Et pour le gaz ? Le raisonnement évoqué ci-dessus pour l’électricité est transposable au gaz.

Pourquoi est-il risqué de ne pas avoir de contrat à son nom dans ce type de situation ?

Cette situation de fait n’est pas conforme à la réglementation sur l’activité de fourniture d’énergie et sur les droits du consommateur final. L’activité d’achat pour revente nécessite une autorisation ministérielle. La demande d’autorisation doit être accompagnée d’un dossier permettant d’apprécier les capacités techniques, économiques et financières du demandeur et la compatibilité de son projet avec les obligations de service public qui lui incomberaient si sa demande était acceptée. Un bailleur n’est pas titulaire d’une telle autorisation.

Par ailleurs le consommateur final doit pouvoir choisir librement son fournisseur. L’immeuble ou la partie d’immeuble loué doit être équipé de façon à permettre ce libre choix et ainsi être équipé d’un compteur individuel faisant partie du réseau de distribution. Dans deux arrêts de la 2e chambre civile de la Cour d’appel de Nancy rendus le 26 juillet 2018, le bailleur a été condamné à faire procéder à la pose, à ses frais et sous 3 mois, d’un compteur électrique individuel pour permettre à ses locataires de choisir leur propre fournisseur d’électricité.

Cette situation n’est pas conforme à l’article 23 de la loi du 6 juillet 1989 et au décret n°87-713 du 26 août 1987 sur les charges récupérables par le bailleur auprès du locataire.

L’article 23 de la loi du 6 juillet 1989 fait partie des articles d’ordre public de cette loi. Il n’est pas possible d’y déroger même d’un commun accord entre bailleur et locataire. La liste des charges récupérables établie à l’annexe du décret n°87-713 est limitative ce qui a d’ailleurs été rappelé plusieurs fois par la Cour de cassation. Or la facture d’énergie se rapportant au logement loué ne figure pas parmi la liste des charges récupérables.

Cette situation peut être une source de contentieux entre le locataire et le bailleur. Et les éléments suivants sont à prendre en compte :

Durée de la procédure : le bailleur ou le locataire peut engager une action en cas de contestation sur le remboursement de la facture d’énergie ce qui va leur prendre du temps. Ainsi à titre d’exemple, un locataire a attendu presque 4 ans pour obtenir un arrêt de la Cour de cassation. Pour une autre affaire, un locataire avait obtenu un arrêt de la Cour de cassation en un peu moins de 3 ans.

Incertitude quant à la clause autorisant le bailleur à se faire rembourser la facture d’électricité du logement loué : une telle clause peut aussi être une source d’insécurité juridique. En effet, certains juges les valident alors que d’autres, non, voire en cas d'annulation de la clause n'appliquent pas les mêmes conséquences.

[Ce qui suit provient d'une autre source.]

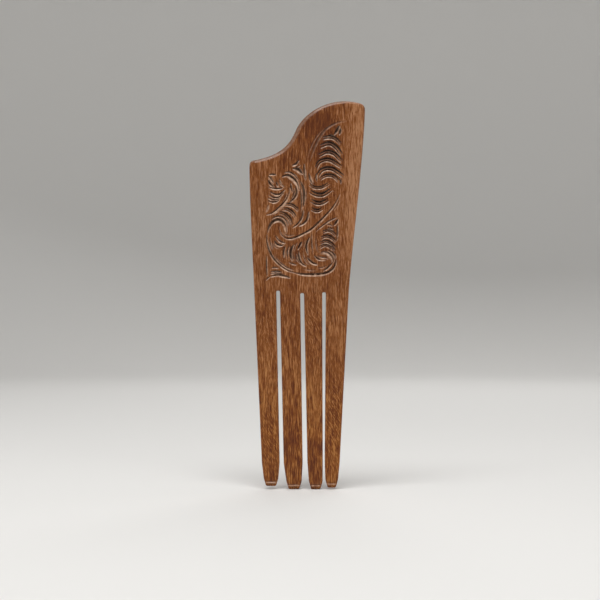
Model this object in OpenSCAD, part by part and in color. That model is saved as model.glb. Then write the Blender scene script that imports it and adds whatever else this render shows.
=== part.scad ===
// Decorative hair comb: one flat board of wood with a carved head and four long tapered teeth.
// The comb stands upright with its teeth down. The carved face looks towards -Y.
// The origin is at the closed end of the middle slot, half way through the board.

/* [Board] */
// Thickness of the board
board_t = 5; // [3.5:0.1:8]
// Height of the low shoulder above the slots
shoulder_h = 65; // [54:0.5:80]
// Height of the top of the crest above the slots
crest_h = 94; // [78:0.5:115]
// Middle slot to the left edge at the shoulder
left_top = 25.8; // [21.5:0.1:31]
// Middle slot to the left edge at the slot ends
left_root = 23.4; // [19.5:0.1:28]
// Middle slot to the right edge at the crest
right_top = 30.8; // [25.5:0.1:37]
// Middle slot to the right edge at the slot ends
right_root = 22.8; // [19:0.1:27.5]
// Corner radius of the shoulder
shoulder_r = 2.4; // [1:0.1:4]
// Corner radius at the tall end of the crest
peak_r = 3; // [1:0.1:5]

/* [Teeth] */
// Slot ends to the longest tooth tip
tooth_len = 96; // [76:0.5:116]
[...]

Cette situation est aussi risquée pour le bailleur car il est responsable du compteur pour lequel il est titulaire de l’abonnement à la fourniture d’énergie.

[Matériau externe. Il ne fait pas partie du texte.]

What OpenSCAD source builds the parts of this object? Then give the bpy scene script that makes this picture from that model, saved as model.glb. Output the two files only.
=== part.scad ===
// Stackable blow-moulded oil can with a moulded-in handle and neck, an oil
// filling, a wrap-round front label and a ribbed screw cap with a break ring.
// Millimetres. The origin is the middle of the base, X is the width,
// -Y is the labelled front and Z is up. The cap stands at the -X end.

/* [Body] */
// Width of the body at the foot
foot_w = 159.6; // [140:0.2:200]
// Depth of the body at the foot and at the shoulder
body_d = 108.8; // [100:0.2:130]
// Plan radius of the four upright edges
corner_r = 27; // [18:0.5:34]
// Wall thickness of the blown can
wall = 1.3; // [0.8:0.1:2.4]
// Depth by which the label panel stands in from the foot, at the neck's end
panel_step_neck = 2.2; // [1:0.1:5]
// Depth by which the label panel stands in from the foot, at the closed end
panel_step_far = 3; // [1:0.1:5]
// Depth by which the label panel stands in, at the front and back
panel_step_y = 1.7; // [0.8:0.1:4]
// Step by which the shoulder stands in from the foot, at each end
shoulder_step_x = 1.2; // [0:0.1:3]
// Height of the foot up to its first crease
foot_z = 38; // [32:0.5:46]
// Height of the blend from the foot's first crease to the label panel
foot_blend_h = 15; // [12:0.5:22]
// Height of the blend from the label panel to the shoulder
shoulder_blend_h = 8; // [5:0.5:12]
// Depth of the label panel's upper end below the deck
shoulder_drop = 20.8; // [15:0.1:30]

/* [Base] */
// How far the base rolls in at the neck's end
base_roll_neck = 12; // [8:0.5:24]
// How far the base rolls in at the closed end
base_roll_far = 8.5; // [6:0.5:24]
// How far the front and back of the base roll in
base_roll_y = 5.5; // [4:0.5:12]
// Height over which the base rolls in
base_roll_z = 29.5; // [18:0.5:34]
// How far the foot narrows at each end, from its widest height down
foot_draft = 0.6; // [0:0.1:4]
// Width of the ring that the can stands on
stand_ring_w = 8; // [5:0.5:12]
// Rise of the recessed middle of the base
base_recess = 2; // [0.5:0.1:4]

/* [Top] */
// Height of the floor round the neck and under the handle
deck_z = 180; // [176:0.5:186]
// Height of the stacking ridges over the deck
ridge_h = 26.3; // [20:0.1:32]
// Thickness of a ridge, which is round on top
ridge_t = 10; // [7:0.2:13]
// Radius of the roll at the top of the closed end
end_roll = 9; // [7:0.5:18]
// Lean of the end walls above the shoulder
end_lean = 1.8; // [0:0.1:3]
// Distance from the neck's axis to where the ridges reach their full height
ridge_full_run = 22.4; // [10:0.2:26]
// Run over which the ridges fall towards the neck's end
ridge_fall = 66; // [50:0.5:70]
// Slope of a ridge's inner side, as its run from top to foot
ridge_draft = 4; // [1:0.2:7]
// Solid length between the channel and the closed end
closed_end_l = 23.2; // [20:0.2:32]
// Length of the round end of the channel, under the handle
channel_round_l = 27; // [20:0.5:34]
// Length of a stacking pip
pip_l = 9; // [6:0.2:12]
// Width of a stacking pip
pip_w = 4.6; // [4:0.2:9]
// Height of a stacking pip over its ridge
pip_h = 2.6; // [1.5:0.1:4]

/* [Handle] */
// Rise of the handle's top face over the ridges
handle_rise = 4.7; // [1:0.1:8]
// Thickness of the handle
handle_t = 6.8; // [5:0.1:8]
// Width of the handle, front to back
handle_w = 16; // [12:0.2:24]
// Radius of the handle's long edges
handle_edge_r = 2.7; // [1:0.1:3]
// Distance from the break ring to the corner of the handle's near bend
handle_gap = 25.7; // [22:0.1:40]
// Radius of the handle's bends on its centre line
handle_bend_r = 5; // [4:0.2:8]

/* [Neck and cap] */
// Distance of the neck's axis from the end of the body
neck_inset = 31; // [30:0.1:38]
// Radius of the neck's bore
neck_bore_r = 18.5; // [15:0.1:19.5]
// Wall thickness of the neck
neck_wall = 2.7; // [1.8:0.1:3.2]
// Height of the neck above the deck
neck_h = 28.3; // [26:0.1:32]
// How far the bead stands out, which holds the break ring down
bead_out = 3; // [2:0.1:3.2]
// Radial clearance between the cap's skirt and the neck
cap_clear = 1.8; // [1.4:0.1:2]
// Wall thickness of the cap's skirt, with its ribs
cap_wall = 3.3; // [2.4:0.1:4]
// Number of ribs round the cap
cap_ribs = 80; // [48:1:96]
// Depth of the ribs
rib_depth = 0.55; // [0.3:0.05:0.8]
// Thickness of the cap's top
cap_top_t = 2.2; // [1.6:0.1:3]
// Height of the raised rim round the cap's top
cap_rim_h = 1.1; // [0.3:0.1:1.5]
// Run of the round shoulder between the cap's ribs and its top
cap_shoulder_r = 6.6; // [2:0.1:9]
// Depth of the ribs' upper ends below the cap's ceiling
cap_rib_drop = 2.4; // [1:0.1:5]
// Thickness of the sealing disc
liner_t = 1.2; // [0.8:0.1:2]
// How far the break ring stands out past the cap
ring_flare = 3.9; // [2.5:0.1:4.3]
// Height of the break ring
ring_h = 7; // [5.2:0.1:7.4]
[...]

Ainsi, dans un arrêt de la Cour d’appel de Toulouse du 4 avril 2019 n°312/2019, le distributeur qui a constaté une manipulation sur le réseau avec des branchements en amont du compteur a engagé une action contre le bailleur. Les conséquences de cette manipulation dont l’origine n’a pas été établie ont été mises à sa charge. En tant que seul titulaire du contrat de fourniture d’électricité, il a été condamné par les juges d’appel à payer au distributeur Enedis la facture des consommations litigieuses qui s’élevaient à plusieurs milliers d’euros.